The 11-member board followed Supervisor Hillary Ronen’s determination that the activists’ case for environmental appeal did not have merit. But Ronen was clearly anguished when announcing her decision.
“Unfortunately this isn’t the project we want to see in our neighborhood,” Ronen said, noting its low affordable percentage. “There will be eight homes that working-class families will have in the Mission, but that percentage is way too low.”
But regarding the opponent’s environmental argument, she conceded: “I have read all the documents, I have wracked my brain … and I just don’t see it.”
With the rejection of the appeal, developer Manouch Moshayedi of MX3 ventures can move forward on building the project he proposed five years ago. He did not immediately return a request for comment.
Appellants Larisa Pedroncelli and Kelly Hill, whose architectural design business neighbors the project, argued in their appeal that soils were not adequately tested; “footprint of this foundation could substantially alter existing drainage patterns for the area;” and the project was approved under an outdated neighborhood plan — the 2008 Eastern Neighborhood Plan — and the “cumulative impacts” of changes since the plan was drafted, among other concerns.
“Gentrification has caused unanticipated increases in traffic, automobile ownership and changed traffic patterns that have not yet been evaluated,” the appeal says. “The influx of high earners in the Mission has resulted and will continue to result in a substantial increase in the rate of automobile ownership and TNC (Uber and Lyft) use in the Mission.”

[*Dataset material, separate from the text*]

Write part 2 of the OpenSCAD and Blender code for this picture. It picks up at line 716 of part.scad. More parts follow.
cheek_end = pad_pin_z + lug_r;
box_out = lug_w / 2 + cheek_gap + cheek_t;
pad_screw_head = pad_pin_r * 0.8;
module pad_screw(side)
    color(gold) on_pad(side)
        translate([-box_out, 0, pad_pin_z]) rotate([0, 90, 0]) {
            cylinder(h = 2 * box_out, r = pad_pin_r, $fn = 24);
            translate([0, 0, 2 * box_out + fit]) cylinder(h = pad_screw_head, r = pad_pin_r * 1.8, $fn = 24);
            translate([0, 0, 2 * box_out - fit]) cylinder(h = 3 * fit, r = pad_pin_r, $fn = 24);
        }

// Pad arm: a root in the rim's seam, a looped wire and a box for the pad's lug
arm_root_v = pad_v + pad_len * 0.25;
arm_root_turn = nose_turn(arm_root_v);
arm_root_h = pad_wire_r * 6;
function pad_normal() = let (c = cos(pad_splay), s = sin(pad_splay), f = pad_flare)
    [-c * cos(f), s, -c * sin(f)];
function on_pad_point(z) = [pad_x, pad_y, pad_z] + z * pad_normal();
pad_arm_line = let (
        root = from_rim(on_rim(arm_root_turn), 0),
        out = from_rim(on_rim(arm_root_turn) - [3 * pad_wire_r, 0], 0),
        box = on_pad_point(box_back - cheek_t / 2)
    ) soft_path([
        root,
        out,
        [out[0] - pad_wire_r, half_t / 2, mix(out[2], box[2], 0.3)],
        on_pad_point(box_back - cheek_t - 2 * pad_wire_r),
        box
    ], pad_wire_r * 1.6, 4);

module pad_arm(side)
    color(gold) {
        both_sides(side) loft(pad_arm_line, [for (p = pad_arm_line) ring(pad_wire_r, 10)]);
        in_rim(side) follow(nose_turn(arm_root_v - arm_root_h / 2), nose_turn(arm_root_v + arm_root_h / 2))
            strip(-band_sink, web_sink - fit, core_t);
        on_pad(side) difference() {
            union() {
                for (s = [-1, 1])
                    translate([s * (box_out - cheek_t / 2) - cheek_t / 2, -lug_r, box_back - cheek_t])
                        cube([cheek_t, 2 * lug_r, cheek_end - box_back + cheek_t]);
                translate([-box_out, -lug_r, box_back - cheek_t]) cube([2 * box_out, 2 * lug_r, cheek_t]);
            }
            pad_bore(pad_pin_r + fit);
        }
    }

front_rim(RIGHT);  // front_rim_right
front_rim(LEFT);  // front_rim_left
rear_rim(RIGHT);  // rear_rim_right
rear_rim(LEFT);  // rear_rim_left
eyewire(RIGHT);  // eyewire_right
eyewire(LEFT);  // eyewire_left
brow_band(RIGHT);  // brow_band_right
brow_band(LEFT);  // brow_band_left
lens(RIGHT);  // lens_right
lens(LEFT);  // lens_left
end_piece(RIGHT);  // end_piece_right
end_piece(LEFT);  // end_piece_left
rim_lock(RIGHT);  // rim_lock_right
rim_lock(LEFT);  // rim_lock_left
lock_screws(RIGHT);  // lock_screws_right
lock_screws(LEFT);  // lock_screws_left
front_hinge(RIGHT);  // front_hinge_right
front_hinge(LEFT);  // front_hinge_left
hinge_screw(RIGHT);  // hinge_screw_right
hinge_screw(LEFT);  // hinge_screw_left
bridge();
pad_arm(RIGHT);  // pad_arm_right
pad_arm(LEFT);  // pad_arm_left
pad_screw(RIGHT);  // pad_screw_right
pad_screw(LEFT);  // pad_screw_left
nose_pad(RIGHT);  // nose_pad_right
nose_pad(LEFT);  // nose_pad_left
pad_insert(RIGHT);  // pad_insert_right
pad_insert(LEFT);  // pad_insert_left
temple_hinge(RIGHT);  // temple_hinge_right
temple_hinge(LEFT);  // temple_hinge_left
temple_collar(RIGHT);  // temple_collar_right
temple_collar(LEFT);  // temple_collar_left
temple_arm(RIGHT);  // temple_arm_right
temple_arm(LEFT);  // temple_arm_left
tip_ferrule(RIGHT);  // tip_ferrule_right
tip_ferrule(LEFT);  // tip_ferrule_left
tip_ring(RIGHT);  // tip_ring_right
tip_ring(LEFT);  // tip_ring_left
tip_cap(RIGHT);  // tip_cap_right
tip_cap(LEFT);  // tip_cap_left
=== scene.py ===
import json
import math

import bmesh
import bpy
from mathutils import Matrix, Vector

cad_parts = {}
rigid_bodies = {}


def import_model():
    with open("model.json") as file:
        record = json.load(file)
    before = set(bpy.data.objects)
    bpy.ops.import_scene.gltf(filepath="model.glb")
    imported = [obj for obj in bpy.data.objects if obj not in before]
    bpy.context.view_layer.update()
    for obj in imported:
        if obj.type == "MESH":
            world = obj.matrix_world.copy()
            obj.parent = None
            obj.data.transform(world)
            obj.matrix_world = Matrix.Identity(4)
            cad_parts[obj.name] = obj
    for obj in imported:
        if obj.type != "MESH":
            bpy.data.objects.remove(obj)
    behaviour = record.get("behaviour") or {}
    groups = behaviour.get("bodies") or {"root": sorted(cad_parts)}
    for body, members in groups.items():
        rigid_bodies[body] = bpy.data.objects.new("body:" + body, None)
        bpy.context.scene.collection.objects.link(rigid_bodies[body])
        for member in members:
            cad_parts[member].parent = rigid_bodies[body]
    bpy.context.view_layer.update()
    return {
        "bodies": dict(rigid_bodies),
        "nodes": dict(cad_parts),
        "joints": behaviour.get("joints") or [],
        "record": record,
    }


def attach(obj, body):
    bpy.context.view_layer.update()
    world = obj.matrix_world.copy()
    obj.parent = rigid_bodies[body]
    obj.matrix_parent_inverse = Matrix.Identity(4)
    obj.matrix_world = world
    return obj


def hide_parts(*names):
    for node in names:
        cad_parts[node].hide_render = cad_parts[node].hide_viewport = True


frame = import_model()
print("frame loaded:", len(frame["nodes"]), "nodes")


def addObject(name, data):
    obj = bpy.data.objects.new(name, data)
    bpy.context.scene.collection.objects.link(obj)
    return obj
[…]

“Quit telling us it’s accurate study,” Pedroncelli said at the lectern, supported by a group of 10 or so opponents
The Planning Department said its study was plenty accurate. “It is our view that the appellant has not demonstrated nor provided substantial evidence to support a claim that the [evaluation plan] fails to conform to the requirements of [California Environmental Quality Act],” said Sherie George, a senior planner.
Ronen and her peers ultimately agreed.
Roberto Hernandez, a longtime community activist and often referred to as “the Mayor of the Mission,” yelled out after the vote: “Business as usual!” He continued to yell at the supervisors before being escorted out by Sheriff’s deputies.

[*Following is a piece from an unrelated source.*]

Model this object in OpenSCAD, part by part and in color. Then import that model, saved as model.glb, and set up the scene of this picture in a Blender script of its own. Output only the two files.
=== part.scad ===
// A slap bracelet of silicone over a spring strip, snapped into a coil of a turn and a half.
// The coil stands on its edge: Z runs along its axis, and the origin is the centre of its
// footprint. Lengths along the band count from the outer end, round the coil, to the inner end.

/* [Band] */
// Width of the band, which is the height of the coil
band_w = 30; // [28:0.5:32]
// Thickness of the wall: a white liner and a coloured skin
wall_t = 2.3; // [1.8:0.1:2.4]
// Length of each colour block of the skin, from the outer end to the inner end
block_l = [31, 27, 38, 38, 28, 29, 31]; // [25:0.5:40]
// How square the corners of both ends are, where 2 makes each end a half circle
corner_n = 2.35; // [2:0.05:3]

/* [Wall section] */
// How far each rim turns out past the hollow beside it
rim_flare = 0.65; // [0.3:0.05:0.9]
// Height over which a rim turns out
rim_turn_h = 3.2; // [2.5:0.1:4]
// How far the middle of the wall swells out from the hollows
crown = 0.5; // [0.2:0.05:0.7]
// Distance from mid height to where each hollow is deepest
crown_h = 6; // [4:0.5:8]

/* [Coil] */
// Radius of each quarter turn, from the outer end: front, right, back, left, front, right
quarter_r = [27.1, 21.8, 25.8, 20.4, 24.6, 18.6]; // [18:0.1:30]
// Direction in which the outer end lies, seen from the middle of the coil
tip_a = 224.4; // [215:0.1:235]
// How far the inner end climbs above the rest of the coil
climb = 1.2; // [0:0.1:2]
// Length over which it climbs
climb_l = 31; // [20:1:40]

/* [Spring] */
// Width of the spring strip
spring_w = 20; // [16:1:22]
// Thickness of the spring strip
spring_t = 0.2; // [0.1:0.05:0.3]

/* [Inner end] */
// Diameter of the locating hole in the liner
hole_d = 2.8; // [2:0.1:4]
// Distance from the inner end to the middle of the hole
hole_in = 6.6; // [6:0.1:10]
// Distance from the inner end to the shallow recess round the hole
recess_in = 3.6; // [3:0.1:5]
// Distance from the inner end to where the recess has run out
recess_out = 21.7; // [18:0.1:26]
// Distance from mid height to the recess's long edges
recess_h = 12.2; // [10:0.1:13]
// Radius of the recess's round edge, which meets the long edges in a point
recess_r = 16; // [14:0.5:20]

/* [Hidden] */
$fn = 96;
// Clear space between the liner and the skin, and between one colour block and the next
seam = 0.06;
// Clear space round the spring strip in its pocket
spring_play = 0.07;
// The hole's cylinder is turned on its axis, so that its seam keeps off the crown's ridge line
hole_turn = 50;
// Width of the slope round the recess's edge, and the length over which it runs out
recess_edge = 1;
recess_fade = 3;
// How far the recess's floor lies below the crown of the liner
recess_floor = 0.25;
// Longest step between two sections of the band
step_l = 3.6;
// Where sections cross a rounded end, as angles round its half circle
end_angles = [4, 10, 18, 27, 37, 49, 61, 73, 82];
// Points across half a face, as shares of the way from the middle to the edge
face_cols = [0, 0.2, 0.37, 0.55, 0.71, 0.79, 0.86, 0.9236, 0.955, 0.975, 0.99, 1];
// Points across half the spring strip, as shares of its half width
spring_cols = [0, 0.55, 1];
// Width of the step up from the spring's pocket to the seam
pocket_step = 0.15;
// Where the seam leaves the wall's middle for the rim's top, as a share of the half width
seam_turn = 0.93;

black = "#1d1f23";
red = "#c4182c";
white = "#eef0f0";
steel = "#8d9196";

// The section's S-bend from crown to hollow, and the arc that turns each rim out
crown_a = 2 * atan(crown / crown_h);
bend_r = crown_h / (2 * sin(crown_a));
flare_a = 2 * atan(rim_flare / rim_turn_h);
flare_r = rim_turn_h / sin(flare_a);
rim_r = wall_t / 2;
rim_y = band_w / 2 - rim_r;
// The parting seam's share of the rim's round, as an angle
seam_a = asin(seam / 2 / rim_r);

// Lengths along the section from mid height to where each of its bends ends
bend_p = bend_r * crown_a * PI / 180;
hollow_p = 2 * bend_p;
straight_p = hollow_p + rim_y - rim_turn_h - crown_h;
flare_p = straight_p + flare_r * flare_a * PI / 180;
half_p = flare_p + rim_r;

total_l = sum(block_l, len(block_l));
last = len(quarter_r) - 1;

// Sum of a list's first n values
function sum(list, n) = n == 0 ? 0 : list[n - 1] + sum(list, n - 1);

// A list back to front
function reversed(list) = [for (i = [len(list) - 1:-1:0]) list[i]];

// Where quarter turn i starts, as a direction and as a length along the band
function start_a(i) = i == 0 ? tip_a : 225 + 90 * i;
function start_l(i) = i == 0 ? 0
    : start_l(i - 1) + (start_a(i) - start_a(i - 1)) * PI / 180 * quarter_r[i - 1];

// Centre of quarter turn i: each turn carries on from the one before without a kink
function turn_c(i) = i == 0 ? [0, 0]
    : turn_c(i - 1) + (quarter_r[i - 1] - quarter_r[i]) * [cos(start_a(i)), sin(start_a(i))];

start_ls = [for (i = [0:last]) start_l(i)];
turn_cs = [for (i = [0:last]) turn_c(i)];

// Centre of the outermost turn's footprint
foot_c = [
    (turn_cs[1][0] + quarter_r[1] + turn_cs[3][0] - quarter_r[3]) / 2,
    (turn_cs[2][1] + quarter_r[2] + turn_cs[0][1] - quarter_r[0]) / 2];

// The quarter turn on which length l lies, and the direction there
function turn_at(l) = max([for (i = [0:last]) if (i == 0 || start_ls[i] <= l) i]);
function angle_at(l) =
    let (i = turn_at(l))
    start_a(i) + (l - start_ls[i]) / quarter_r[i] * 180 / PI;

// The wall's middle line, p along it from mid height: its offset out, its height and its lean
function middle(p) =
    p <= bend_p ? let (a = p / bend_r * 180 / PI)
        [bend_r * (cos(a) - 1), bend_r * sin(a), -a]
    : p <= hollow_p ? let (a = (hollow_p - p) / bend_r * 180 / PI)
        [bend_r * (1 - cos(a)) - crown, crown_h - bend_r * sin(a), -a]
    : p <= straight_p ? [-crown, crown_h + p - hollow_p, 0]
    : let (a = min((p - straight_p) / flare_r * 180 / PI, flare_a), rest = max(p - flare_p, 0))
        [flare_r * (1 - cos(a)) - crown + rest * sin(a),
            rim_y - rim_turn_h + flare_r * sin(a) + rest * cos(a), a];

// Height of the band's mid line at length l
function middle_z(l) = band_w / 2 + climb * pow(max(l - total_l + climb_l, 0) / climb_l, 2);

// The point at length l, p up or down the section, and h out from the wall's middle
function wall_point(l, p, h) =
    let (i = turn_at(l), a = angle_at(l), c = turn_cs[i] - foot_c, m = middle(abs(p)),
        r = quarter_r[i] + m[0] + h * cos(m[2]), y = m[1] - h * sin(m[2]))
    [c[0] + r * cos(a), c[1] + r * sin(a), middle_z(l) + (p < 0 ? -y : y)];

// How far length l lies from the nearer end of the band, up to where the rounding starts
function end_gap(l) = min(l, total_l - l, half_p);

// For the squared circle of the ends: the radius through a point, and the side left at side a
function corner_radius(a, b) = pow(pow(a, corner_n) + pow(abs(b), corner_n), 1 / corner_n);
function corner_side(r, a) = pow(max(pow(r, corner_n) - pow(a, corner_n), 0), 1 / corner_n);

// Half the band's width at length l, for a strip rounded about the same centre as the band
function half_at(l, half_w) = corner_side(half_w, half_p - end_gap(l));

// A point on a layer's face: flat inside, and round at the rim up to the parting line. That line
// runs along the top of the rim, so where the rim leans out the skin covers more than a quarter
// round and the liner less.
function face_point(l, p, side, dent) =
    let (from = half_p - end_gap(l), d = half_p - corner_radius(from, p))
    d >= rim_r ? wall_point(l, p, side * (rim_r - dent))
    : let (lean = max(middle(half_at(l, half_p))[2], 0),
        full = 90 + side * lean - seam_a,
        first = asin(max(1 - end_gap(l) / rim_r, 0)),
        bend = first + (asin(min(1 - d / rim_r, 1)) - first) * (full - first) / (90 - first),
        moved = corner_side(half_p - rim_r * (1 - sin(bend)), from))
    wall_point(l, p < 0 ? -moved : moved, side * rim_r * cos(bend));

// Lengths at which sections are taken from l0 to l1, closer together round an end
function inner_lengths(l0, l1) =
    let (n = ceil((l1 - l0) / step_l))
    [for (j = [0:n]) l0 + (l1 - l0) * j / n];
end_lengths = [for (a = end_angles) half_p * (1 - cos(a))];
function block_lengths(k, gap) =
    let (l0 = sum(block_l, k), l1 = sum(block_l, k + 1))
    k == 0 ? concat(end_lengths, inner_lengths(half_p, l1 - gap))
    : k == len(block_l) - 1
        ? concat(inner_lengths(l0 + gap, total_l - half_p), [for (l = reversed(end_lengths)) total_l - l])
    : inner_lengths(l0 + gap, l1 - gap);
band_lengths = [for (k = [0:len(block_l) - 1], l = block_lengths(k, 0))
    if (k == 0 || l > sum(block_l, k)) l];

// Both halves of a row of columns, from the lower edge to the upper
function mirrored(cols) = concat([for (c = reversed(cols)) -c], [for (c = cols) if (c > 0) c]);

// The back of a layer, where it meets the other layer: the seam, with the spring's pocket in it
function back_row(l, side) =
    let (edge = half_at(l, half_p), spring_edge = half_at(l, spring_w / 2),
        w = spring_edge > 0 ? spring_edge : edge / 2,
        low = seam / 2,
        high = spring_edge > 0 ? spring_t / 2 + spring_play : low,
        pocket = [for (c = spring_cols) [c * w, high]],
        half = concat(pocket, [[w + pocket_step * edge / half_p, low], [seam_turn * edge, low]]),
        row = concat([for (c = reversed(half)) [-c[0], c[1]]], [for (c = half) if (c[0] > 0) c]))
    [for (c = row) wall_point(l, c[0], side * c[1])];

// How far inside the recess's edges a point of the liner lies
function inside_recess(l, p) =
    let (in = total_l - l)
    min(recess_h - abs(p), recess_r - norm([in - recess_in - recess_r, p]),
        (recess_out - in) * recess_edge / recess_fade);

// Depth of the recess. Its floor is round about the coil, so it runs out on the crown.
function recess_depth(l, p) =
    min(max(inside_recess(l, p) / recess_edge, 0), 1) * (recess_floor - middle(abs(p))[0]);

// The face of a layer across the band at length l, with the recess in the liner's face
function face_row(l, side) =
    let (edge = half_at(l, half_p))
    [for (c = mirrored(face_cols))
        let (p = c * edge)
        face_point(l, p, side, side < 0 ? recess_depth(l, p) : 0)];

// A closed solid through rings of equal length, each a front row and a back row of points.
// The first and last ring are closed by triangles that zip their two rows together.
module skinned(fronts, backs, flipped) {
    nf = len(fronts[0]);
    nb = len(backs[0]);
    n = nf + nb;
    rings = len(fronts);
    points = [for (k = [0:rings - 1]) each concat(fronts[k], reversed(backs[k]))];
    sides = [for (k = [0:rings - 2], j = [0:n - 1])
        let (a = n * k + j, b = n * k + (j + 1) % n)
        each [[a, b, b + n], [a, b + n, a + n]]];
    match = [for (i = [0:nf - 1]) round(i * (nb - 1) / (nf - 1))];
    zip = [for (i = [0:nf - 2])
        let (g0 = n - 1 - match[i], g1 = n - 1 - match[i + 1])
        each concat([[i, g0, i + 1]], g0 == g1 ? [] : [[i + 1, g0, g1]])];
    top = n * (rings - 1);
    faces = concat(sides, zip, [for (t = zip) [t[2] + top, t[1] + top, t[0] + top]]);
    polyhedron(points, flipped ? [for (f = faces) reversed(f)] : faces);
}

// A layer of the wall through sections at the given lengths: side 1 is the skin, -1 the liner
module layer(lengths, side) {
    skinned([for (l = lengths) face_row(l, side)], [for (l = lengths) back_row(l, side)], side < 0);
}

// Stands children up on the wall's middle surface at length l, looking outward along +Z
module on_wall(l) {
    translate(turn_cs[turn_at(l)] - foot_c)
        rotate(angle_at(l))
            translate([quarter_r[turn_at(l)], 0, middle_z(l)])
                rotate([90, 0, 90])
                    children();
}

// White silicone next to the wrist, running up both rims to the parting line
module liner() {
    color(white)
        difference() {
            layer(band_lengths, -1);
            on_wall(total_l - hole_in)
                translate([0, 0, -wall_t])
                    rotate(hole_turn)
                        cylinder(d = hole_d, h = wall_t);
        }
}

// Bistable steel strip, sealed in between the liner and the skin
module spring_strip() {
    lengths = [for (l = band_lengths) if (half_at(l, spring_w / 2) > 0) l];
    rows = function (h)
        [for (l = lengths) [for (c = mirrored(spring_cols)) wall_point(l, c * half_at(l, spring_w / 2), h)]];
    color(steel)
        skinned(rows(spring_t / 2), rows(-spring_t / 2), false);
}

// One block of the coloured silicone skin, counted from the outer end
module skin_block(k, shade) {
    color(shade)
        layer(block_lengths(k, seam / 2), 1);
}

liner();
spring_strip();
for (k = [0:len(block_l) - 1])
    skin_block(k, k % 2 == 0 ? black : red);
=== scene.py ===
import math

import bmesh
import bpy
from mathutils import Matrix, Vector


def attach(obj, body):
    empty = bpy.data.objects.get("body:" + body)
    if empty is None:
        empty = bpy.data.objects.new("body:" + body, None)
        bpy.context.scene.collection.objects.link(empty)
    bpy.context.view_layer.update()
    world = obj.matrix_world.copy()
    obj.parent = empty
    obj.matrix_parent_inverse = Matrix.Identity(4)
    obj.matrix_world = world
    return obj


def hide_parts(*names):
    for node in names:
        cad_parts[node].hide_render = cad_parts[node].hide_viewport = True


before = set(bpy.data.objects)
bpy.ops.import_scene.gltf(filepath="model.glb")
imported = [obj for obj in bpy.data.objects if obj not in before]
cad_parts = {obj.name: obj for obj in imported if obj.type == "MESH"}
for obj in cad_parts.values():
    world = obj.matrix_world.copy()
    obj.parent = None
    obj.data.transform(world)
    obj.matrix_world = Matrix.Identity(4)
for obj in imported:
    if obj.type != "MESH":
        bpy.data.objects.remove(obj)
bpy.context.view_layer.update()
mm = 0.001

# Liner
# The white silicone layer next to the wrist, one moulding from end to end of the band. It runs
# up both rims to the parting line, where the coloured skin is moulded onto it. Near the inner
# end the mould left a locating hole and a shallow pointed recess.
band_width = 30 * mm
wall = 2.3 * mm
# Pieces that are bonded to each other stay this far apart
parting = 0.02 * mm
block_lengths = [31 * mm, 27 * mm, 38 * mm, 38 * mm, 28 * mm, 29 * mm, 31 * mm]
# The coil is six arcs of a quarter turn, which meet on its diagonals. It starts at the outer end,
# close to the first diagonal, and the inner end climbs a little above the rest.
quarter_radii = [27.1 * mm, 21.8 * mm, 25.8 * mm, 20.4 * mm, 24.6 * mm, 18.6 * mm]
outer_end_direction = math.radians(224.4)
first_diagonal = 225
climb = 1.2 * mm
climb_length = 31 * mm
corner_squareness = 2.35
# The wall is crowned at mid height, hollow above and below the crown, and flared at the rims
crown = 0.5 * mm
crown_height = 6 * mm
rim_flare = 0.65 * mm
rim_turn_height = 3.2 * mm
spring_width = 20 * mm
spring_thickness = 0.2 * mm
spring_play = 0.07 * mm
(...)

When asked for comment following the decision, Pedroncelli told Mission Local: “Don’t even start with me.”
After five years, the battle had become ugly. Ronen mentioned an Oct. 1 letter from Moshayedi’s lawyer that, as she put it, “compared these hardworking activists to RICO criminals,” or, essentially, mobsters.
The letter alleged that in July a deal had fallen apart: The two parties had allegedly agreed that Moshayedi provide 1,500 square feet of retail space to a community-selected tenant at $2 per square foot for a 20-year term; 10 percent discounted rent for any grocery store tenants; and a $10,000 contribution to fund a mural on one of the project’s walls.
Additionally, United to Save the Mission, a coalition of nonprofit representatives fighting gentrification, had allegedly asked for $2 million to be donated to the San Francisco Foundation or a “New Mission Community Loan Fund,” which is controlled by the Mission Economic Development Agency, a nonprofit that builds and preserves affordable housing.
“The actions of appellant, through [United to Save the Mission], are similar to those now being challenged in federal court under the federal RICO statute, as developers have begun fighting back against shakedown tactics by organized project opponents,” wrote David H. Blackwell, an attorney with Allen Matkins, Leck, Gamble, Mallory & Natsis LLP.
Ronen said she thought the characterization was “nasty” and “wasn’t only offensive to them, it was offensive to me and all of us that are struggling to take the seriousness of these conversations to heart — and to make thoughtful decisions about land use and housing in our city.”
The supervisor also lamented that the negotiations had “stalled several months ago.” She said both parties had met with her, and she wished they could work out a deal between the parties in the past, but a deal never materialized and “those conversations would no longer be fruitful.”
Update 11/13/19: The Mission Economic Development Agency’s land use policy analyst Peter Papadopoulos issued the following statement regarding Blackwell’s letter:
“Contrary to incorrect assertions by David Blackwell, a lawyer for the sponsor team, MEDA’s ‘Mission Community Loan Fund’ (Fondo Adelante) was in no way involved in the process related to the negotiation of the market-rate development at 344 14th St. — a process led by Our Mission NO Eviction.
In fact, Attorney David Blackwell’s Oct. 1, 2019 letter to the Board of Supervisors does not even correctly name MEDA’s small-business loan fund, but rather refers to a fictitious ‘New Mission Community Loan Fund’ as the basis for their allegation. It appears likely that the sponsor’s lawyer mistakenly conflated and confused the names of these two unrelated funds — the ‘Mission Community Loan Fund’ and the ‘New Mission Fund’ — the latter of which we have since learned is a fund set up many years ago by Mission leaders to hold potential community benefits funding.”
So, with that, Moshayedi had his first win since his five-year misadventure into the Mission District. Still ahead is his quest to offload a historic auto livery on 16th and Albion he bought in 2014 for $8.7 million — only to discover he could not build housing there.
He attempted to transform the building into an events space, but was rebuffed by community members. And now, Marin Preparatory School, a Spanish infusion K-8, plans to buy the building — if it can receive city approval and dodge any opposition.